There's nothing new here. I personally know an ex Britsh serviceman who was trained to 'FISH'* using WP grenades.

*'Fight In Someone's House'

Colonel Tim Collins admitted (coincidentally in 2005) to training his men prior to operations in Iraq in 2003 in such tactics.

"The star of the show was the new grenade which had only been on issue since the previous summer. It absolutely trashed the inside of the room it was put into.
I directed the men to use them where possible with white phosphorus, as the noxious smoke and heat had the effect of drawing out any enemy from cover, while the fragmentation grenade would shred them."

Cheers

Steve

Reactions: Agree Agree:
1 | Informative Informative:
1 | Like List reactions


----------



## The Basket (Aug 13, 2017)

A few points. 
Since the invasion beaches were unknown and flying Lysanders at low altitude and low speed would be suicidal over a defended area then the use of chemical weapons would be difficult to bring to the enemy.
Also once off the beaches then you're fighting in civilian areas where your going to gas your own population. Plus of course the danger of Jerry using his stocks of gas.


----------



## Robert Porter (Aug 13, 2017)

I think just like the Normandy landings, unless you can repel an invasion very decisively and quickly the difficulties in winning against the invader with any weapons, mount very quickly. But I truly cannot see the British command allowing the use of gas or chemical weapons where their own civilian population, gas masks or not, would be potentially affected.


----------



## parsifal (Aug 14, 2017)

The use of white phosphorous as a weapon against human targets is contested. The 1999 “rules of war” outlaw its use, along with other incendiary weaponary, especially on civilian. This has been more or less the accepted convention since the 70’s.

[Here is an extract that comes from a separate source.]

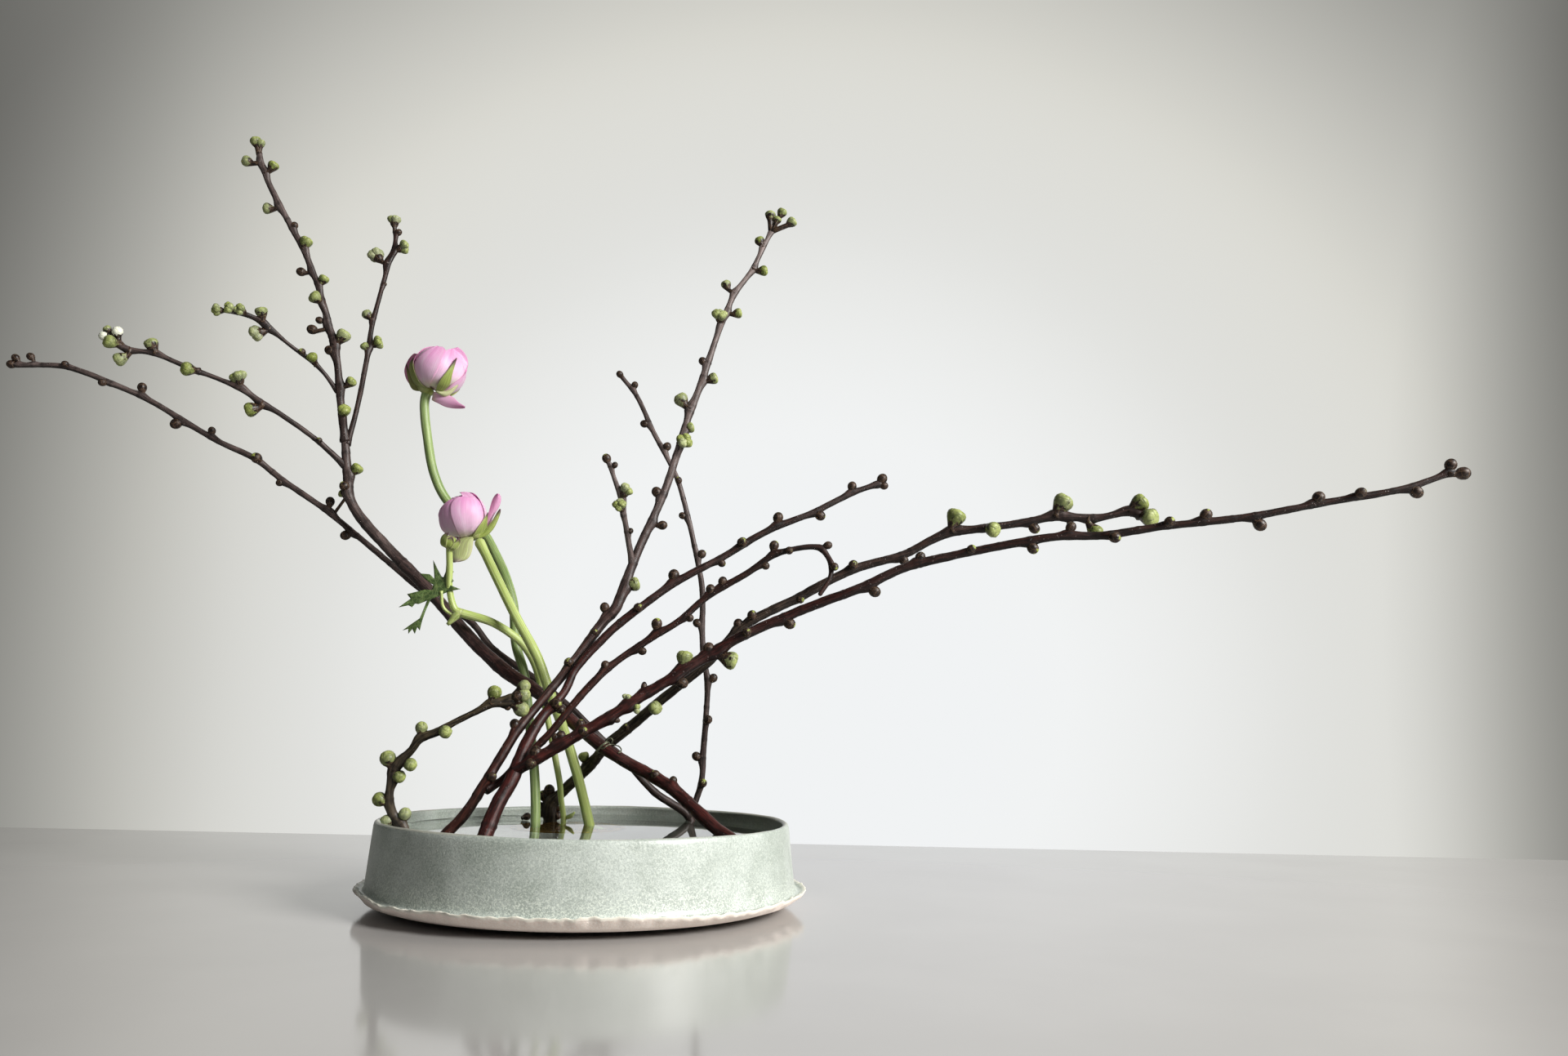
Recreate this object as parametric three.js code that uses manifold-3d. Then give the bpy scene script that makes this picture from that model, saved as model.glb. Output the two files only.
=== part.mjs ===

This did not stop the Iraqi forces using WP against his their Kurdish minorities in the 1980’s and again against Kuwaiti civilians during the 1991 invasion. It also dod not stop certain USMC formations using them in the opening stages of the invasion of Iraq in 2004, during the siege of Fallujah.


Within the U.S. Army, there appears to be conflicting advice on the use of white phosphorus against humans. According to the field manual on the Rule of Land Warfare, "The use of weapons which employ fire, such as tracer ammunition, flamethrowers, napalm and other incendiary agents, against targets requiring their use is not violative of international law (it is problematic how they reach that conclusion)” . Conversely, the 1999 ST 100-3 “Battle Book”, (a student text published by the U.S. Command and General Staff College), states that "It is against the law of land warfare to employ WP against personnel targets." At the same time, other field manuals discuss the use of white phosphorus against personnel. The US armed forces are allover the place on this issue


Though white phosphorus is still used in modern armed conflict, its use in incendiary weapons is regulated by international humanitarian law, generally prohibited against fully civilian targets.


----------



## stona (Aug 14, 2017)

The RAF accepted the risk of flying low over beachheads. The air defence over the landings was unlikely to have been effective or organised. None of the forces took much light flak with them, they were dependent in the early stages on very limited light naval forces or, as the planning envisaged complete local air superiority, the Luftwaffe.
I have the figures for the planned light flak which the various invasion fleets intended to take with them, either on the barges or rafts etc. at home (where I am not for the next couple of days). It was not substantial.

There were plans to contaminate the ground behind any withdrawal. Any civilians who were not evacuated (many left the south coast and east coasts of their own accord in the summer of 1940) may have been affected. They may have been affected by any other weapons used. Staying indoors and wearing a respirator gave better protection from gas than HE. In 1940 gas would have been just another weapon to endanger any civilians caught up in the fighting.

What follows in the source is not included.